**TASK BRIEF:** Write the material out again, line by line, exactly as it is.

=-=-=

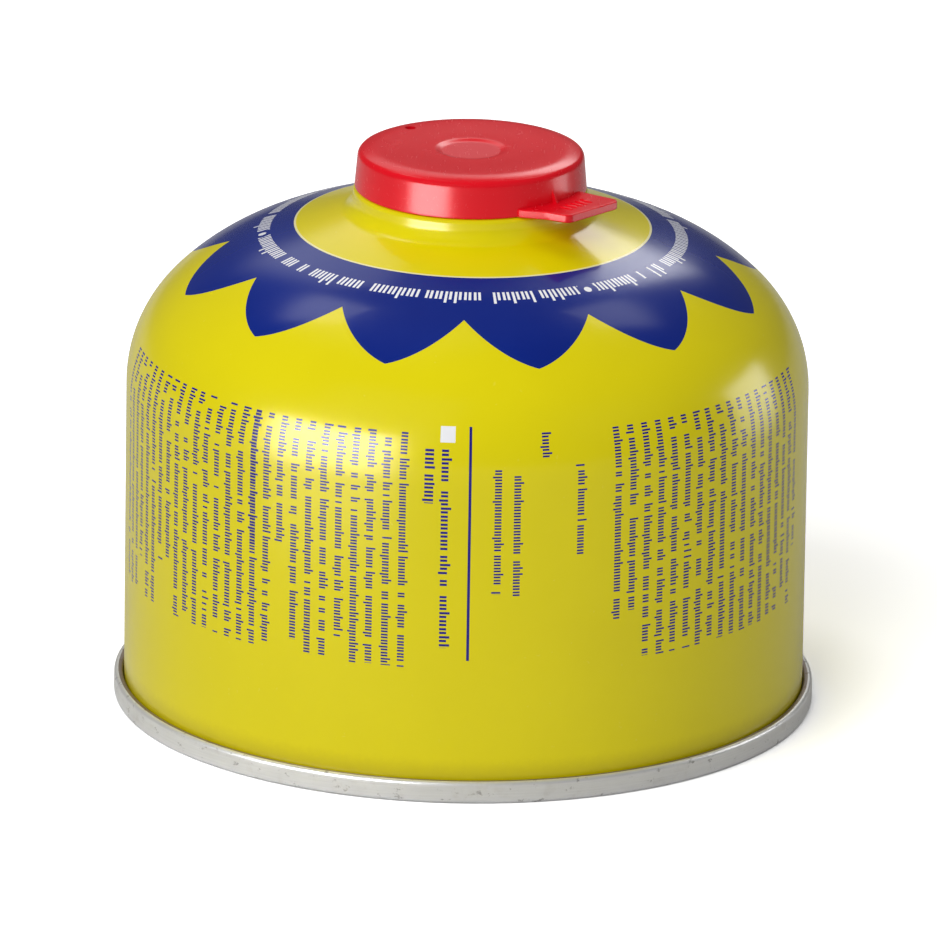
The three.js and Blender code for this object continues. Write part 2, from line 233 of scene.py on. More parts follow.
def canPaint():
    size = printSizes
    material, maker, place = newMaterial("yellow can paint")
    x, y, z = maker.split(place)
    radius, angle = polar(maker, x, y)
    onWall = radius > canSizes["bodyRadius"] - size["wallMargin"]
    onDome = z > canSizes["wallTop"]

    # the band of petals round the neck, whose middle is a little off the axis, and the pale line inside it
    bandRadius, bandAngle = polar(maker, x - size["offset"], y)
    phase = ((bandAngle - size["petalTurn"]) / (360 / size["petals"]) + 0.5).math("FRACT") - 0.5
    fromTip = phase.math("ABSOLUTE") * 2
    depth = size["tipRadius"] - size["valleyRadius"]
    narrowing = fromTip * size["tipPoint"] + fromTip * fromTip * (1 - size["tipPoint"])
    edge = size["tipRadius"] - depth * narrowing
    band = (bandRadius < edge) * (bandRadius > size["bandInner"]) * onDome
    fineLine = (bandRadius < size["bandInner"]) * (bandRadius > size["bandInner"] - size["lineWidth"])
    fineLine = fineLine * onDome

    # white strokes round the band, with a few round dots between them
    ringAlong = (bandAngle + 180) * size["ringMiddle"] * (math.pi / 180)
    white = strokeRows(maker, ringAlong, bandRadius - size["ringRadius"], ringRow)
    dotTurn = 360 / size["dots"]
    dotPhase = ((bandAngle - size["dotTurn"]) / dotTurn + 0.5).math("FRACT") - 0.5
    dotX = dotPhase * dotTurn * (size["ringMiddle"] * math.pi / 180)
    dotY = bandRadius - size["ringMiddle"]
    dotDistance = maker.math("SQRT", dotX * dotX + dotY * dotY)
    white = white * (dotDistance > size["dotClear"])
    white = white.math("MAXIMUM", dotDistance < size["dotRadius"]) * onDome

    # rows of strokes down the wall, on both sides of the rule, and a small white square
    ruleMiddle = ((angle - size["ruleAngle"]) * arcLength).math("ABSOLUTE")
    ink = (ruleMiddle < size["ruleHalf"]) * (z > size["ruleBottom"]) * (z < size["ruleTop"])
    for start, top, sizes in printBlocks:
        ink = ink.math("MAXIMUM", strokeRows(maker, top - z, (angle - start) * arcLength, sizes))
    ink = ink * onWall
    labelSide = ((angle - size["labelAngle"]) * arcLength).math("ABSOLUTE") < size["labelHalf"]
    labelHeight = (z - size["labelMiddle"]).math("ABSOLUTE") < size["labelHalf"]
    white = white.math("MAXIMUM", labelSide * labelHeight * onWall)

    # the paint lies a little unevenly, has pale flecks, and has painted shade just above the seam
    cloud = maker.noise(place, 0.05, 3)
    grain = maker.noise(place, 1.1, 4, 0.6)
    fleck = maker.ramp(maker.noise(place, 0.75, 2, 0.7), 0.70, 0.76)
    yellow = maker.mix(cloud, colour(222, 207, 0), colour(230, 216, 2))
    yellow = maker.mix(fleck * 0.25, yellow, colour(238, 226, 90))
    shade = maker.mix(fineLine, yellow, colour(238, 232, 170))
    blue = maker.mix(cloud, colour(2, 28, 118), colour(6, 40, 136))
    shade = maker.mix(band, shade, blue)
    shade = maker.mix(ink, shade, colour(28, 26, 130))
    shade = maker.mix(white, shade, colour(240, 241, 244))
    # painted shade: the yellow darkens towards the seam, where the wall meets the base
    shadeOverSeam = 1 - maker.ramp(z, size["shadeBottom"], size["shadeTop"] + grain * size["shadeGrain"])
    shade = maker.mix(shadeOverSeam * 0.3, shade, colour(140, 118, 20))
    bumped = maker.bump(maker.noise(place, 0.45, 2), 0.05, 0.0002)
    surface(maker, {
        "Base Color": shade, "Roughness": 0.2 + grain * 0.08, "Specular IOR Level": 0.3,
        "Coat Weight": 0.25, "Coat Roughness": 0.05, "Normal": bumped,
    })
    return material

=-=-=

**TASK ANSWER:**
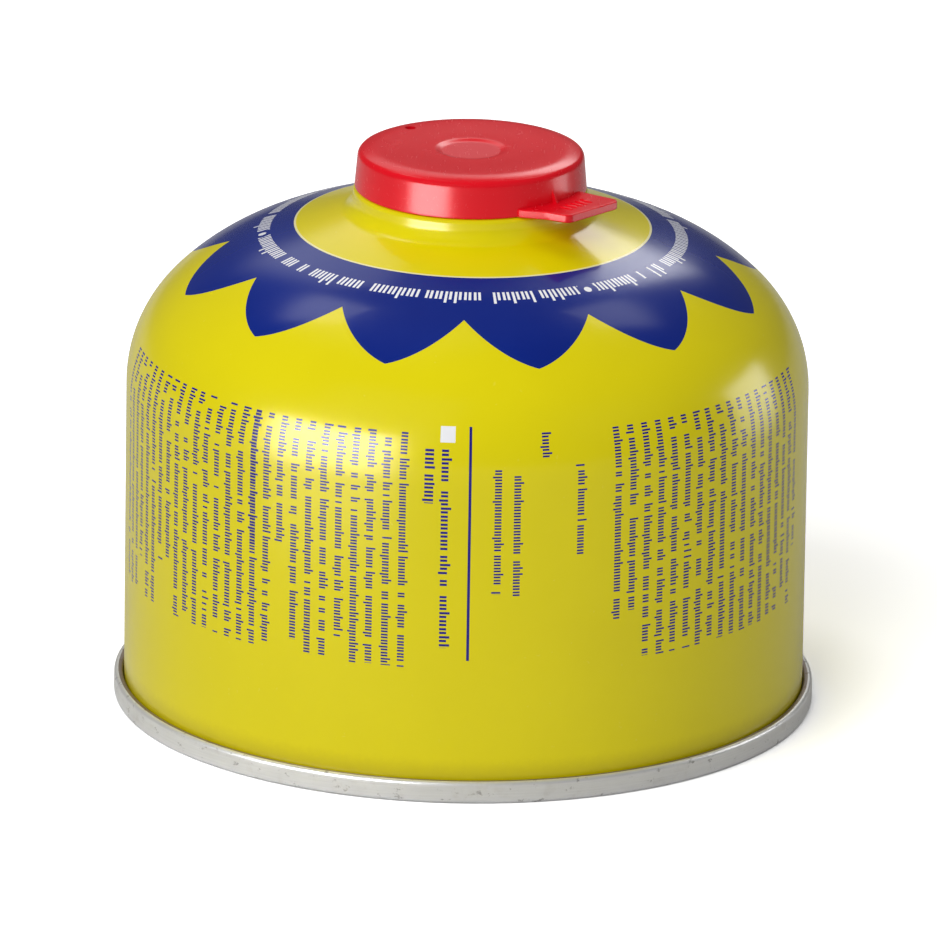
The three.js and Blender code for this object continues. Write part 2, from line 233 of scene.py on. More parts follow.
def canPaint():
    size = printSizes
    material, maker, place = newMaterial("yellow can paint")
    x, y, z = maker.split(place)
    radius, angle = polar(maker, x, y)
    onWall = radius > canSizes["bodyRadius"] - size["wallMargin"]
    onDome = z > canSizes["wallTop"]

    # the band of petals round the neck, whose middle is a little off the axis, and the pale line inside it
    bandRadius, bandAngle = polar(maker, x - size["offset"], y)
    phase = ((bandAngle - size["petalTurn"]) / (360 / size["petals"]) + 0.5).math("FRACT") - 0.5
    fromTip = phase.math("ABSOLUTE") * 2
    depth = size["tipRadius"] - size["valleyRadius"]
    narrowing = fromTip * size["tipPoint"] + fromTip * fromTip * (1 - size["tipPoint"])
    edge = size["tipRadius"] - depth * narrowing
    band = (bandRadius < edge) * (bandRadius > size["bandInner"]) * onDome
    fineLine = (bandRadius < size["bandInner"]) * (bandRadius > size["bandInner"] - size["lineWidth"])
    fineLine = fineLine * onDome

    # white strokes round the band, with a few round dots between them
    ringAlong = (bandAngle + 180) * size["ringMiddle"] * (math.pi / 180)
    white = strokeRows(maker, ringAlong, bandRadius - size["ringRadius"], ringRow)
    dotTurn = 360 / size["dots"]
    dotPhase = ((bandAngle - size["dotTurn"]) / dotTurn + 0.5).math("FRACT") - 0.5
    dotX = dotPhase * dotTurn * (size["ringMiddle"] * math.pi / 180)
    dotY = bandRadius - size["ringMiddle"]
    dotDistance = maker.math("SQRT", dotX * dotX + dotY * dotY)
    white = white * (dotDistance > size["dotClear"])
    white = white.math("MAXIMUM", dotDistance < size["dotRadius"]) * onDome

    # rows of strokes down the wall, on both sides of the rule, and a small white square
    ruleMiddle = ((angle - size["ruleAngle"]) * arcLength).math("ABSOLUTE")
    ink = (ruleMiddle < size["ruleHalf"]) * (z > size["ruleBottom"]) * (z < size["ruleTop"])
    for start, top, sizes in printBlocks:
        ink = ink.math("MAXIMUM", strokeRows(maker, top - z, (angle - start) * arcLength, sizes))
    ink = ink * onWall
    labelSide = ((angle - size["labelAngle"]) * arcLength).math("ABSOLUTE") < size["labelHalf"]
    labelHeight = (z - size["labelMiddle"]).math("ABSOLUTE") < size["labelHalf"]
    white = white.math("MAXIMUM", labelSide * labelHeight * onWall)

    # the paint lies a little unevenly, has pale flecks, and has painted shade just above the seam
    cloud = maker.noise(place, 0.05, 3)
    grain = maker.noise(place, 1.1, 4, 0.6)
    fleck = maker.ramp(maker.noise(place, 0.75, 2, 0.7), 0.70, 0.76)
    yellow = maker.mix(cloud, colour(222, 207, 0), colour(230, 216, 2))
    yellow = maker.mix(fleck * 0.25, yellow, colour(238, 226, 90))
    shade = maker.mix(fineLine, yellow, colour(238, 232, 170))
    blue = maker.mix(cloud, colour(2, 28, 118), colour(6, 40, 136))
    shade = maker.mix(band, shade, blue)
    shade = maker.mix(ink, shade, colour(28, 26, 130))
    shade = maker.mix(white, shade, colour(240, 241, 244))
    # painted shade: the yellow darkens towards the seam, where the wall meets the base
    shadeOverSeam = 1 - maker.ramp(z, size["shadeBottom"], size["shadeTop"] + grain * size["shadeGrain"])
    shade = maker.mix(shadeOverSeam * 0.3, shade, colour(140, 118, 20))
    bumped = maker.bump(maker.noise(place, 0.45, 2), 0.05, 0.0002)
    surface(maker, {
        "Base Color": shade, "Roughness": 0.2 + grain * 0.08, "Specular IOR Level": 0.3,
        "Coat Weight": 0.25, "Coat Roughness": 0.05, "Normal": bumped,
    })
    return material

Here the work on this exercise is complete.